Task details => Set down each line from the one containing "at_bar = Matrix.Translation(LEAN_ORIGIN)" to the one containing "for node in", inclusive, exactly as written and with nothing further.

------------

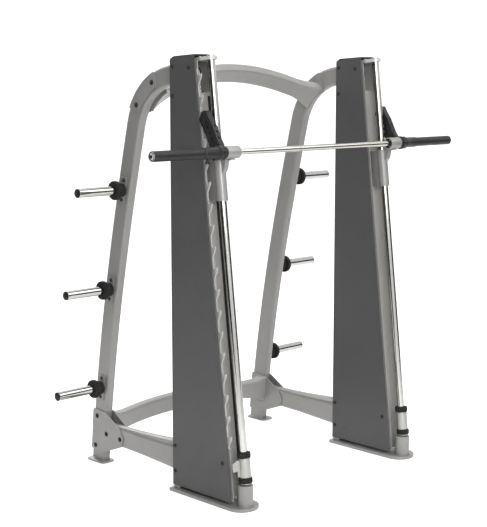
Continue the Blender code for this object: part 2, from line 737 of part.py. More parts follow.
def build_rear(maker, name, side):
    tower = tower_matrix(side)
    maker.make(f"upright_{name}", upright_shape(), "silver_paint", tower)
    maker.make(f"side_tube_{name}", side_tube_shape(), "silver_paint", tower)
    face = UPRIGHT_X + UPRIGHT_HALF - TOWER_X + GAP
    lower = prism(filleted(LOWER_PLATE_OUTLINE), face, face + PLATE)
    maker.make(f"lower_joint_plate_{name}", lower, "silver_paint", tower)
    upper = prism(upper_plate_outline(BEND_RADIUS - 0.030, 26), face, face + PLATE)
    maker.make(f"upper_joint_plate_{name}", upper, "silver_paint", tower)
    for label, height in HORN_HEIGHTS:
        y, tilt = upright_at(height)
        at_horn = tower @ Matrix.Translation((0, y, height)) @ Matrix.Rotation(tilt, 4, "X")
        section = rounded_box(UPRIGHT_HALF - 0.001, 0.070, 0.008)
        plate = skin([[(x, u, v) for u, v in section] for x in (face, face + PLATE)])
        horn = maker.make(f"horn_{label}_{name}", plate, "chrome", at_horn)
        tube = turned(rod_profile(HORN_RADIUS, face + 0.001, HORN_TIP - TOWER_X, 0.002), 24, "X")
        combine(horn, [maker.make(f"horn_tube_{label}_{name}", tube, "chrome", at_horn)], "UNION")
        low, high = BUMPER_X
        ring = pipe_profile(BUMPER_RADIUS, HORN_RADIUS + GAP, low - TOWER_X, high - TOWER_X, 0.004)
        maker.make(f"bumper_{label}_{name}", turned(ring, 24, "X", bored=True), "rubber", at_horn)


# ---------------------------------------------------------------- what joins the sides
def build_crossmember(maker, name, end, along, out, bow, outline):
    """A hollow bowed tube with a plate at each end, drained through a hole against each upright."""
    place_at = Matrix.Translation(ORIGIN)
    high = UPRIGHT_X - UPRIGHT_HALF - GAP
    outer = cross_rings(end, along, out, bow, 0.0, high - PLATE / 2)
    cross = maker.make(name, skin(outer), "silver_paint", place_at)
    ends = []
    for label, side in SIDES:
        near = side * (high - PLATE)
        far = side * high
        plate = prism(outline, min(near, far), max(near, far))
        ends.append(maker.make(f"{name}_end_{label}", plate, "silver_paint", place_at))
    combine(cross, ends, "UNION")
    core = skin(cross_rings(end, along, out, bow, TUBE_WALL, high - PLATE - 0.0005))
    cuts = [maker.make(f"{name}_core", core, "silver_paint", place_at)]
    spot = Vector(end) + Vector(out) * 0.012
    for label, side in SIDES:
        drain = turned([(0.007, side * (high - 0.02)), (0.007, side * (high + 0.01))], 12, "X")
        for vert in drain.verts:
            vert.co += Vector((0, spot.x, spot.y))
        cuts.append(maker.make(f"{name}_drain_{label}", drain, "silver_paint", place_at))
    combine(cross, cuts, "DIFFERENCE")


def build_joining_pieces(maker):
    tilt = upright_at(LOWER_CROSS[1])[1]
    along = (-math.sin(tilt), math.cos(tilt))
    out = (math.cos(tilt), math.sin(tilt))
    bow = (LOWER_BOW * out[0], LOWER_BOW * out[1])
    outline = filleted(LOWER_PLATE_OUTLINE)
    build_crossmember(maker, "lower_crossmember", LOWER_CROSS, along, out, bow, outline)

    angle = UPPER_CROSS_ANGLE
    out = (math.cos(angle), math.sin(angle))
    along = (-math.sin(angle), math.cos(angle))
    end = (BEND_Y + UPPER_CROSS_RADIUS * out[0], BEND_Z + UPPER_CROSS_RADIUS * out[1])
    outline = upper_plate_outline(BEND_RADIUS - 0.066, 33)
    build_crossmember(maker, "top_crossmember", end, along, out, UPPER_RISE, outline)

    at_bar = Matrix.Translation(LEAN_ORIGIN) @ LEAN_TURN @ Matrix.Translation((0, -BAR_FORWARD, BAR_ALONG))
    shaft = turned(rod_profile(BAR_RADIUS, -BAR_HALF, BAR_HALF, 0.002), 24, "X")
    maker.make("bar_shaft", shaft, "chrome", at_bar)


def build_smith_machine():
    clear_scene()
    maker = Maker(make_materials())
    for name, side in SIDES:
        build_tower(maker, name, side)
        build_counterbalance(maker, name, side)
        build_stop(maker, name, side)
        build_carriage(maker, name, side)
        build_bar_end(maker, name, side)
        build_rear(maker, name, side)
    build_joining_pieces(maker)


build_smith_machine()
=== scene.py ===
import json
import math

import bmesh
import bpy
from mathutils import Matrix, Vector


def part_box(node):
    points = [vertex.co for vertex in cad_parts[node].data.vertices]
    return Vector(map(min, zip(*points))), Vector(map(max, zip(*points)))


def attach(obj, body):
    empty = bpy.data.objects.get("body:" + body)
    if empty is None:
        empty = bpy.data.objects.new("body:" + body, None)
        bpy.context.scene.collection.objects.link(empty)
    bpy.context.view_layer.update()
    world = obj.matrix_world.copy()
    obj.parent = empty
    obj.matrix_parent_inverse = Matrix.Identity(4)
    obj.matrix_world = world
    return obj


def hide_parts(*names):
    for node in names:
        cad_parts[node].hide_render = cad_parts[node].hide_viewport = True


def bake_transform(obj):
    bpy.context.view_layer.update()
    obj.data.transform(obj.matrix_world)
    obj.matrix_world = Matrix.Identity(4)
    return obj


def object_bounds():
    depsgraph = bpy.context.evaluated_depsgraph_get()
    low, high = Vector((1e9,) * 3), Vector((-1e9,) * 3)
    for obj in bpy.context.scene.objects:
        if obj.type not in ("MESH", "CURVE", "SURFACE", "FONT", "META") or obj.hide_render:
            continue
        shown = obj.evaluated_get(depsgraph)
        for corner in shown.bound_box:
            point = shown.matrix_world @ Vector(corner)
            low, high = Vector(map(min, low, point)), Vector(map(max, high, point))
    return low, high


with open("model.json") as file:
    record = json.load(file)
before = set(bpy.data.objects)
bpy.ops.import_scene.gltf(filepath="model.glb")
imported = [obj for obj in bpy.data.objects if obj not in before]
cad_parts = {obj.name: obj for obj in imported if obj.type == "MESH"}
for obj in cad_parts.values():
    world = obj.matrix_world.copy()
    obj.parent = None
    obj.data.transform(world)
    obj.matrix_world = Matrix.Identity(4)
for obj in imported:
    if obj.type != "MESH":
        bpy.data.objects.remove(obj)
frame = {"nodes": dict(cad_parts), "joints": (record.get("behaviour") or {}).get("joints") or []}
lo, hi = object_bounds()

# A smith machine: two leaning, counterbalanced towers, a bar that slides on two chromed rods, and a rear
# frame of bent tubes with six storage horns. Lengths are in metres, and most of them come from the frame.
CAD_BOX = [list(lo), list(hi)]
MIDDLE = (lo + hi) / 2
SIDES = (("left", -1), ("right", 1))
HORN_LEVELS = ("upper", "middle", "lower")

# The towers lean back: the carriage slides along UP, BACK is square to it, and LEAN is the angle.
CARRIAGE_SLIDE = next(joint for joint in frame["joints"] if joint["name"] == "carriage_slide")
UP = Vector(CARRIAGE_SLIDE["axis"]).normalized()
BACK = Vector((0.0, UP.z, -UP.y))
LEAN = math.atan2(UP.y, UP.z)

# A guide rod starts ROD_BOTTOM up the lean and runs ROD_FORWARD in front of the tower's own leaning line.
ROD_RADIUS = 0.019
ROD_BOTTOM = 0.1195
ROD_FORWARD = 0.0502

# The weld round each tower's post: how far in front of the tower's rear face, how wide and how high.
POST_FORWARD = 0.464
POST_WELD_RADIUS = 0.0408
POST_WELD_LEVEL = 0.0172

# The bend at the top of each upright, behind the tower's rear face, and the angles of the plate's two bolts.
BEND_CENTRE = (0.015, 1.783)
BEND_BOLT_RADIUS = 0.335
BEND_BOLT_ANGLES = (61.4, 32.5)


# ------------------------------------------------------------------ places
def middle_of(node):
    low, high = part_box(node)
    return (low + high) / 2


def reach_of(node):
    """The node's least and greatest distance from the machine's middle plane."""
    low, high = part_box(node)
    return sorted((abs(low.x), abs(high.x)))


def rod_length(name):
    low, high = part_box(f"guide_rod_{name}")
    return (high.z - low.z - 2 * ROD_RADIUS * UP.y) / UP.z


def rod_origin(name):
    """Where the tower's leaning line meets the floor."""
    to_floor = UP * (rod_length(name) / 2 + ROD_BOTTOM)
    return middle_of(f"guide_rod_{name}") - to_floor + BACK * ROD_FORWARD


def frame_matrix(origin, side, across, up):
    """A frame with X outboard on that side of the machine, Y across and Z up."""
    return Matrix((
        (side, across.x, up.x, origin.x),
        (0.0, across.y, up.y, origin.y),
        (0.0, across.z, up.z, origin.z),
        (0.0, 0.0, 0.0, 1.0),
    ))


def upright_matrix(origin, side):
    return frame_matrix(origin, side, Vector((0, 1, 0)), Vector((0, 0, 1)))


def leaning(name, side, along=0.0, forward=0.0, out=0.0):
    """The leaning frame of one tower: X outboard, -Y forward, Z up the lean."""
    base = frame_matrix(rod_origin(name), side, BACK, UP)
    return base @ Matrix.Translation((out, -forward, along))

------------

Task solution =>
    at_bar = Matrix.Translation(LEAN_ORIGIN) @ LEAN_TURN @ Matrix.Translation((0, -BAR_FORWARD, BAR_ALONG))
    shaft = turned(rod_profile(BAR_RADIUS, -BAR_HALF, BAR_HALF, 0.002), 24, "X")
    maker.make("bar_shaft", shaft, "chrome", at_bar)


def build_smith_machine():
    clear_scene()
    maker = Maker(make_materials())
    for name, side in SIDES:
        build_tower(maker, name, side)
        build_counterbalance(maker, name, side)
        build_stop(maker, name, side)
        build_carriage(maker, name, side)
        build_bar_end(maker, name, side)
        build_rear(maker, name, side)
    build_joining_pieces(maker)


build_smith_machine()
=== scene.py ===
import json
import math

import bmesh
import bpy
from mathutils import Matrix, Vector


def part_box(node):
    points = [vertex.co for vertex in cad_parts[node].data.vertices]
    return Vector(map(min, zip(*points))), Vector(map(max, zip(*points)))


def attach(obj, body):
    empty = bpy.data.objects.get("body:" + body)
    if empty is None:
        empty = bpy.data.objects.new("body:" + body, None)
        bpy.context.scene.collection.objects.link(empty)
    bpy.context.view_layer.update()
    world = obj.matrix_world.copy()
    obj.parent = empty
    obj.matrix_parent_inverse = Matrix.Identity(4)
    obj.matrix_world = world
    return obj


def hide_parts(*names):
    for node in names:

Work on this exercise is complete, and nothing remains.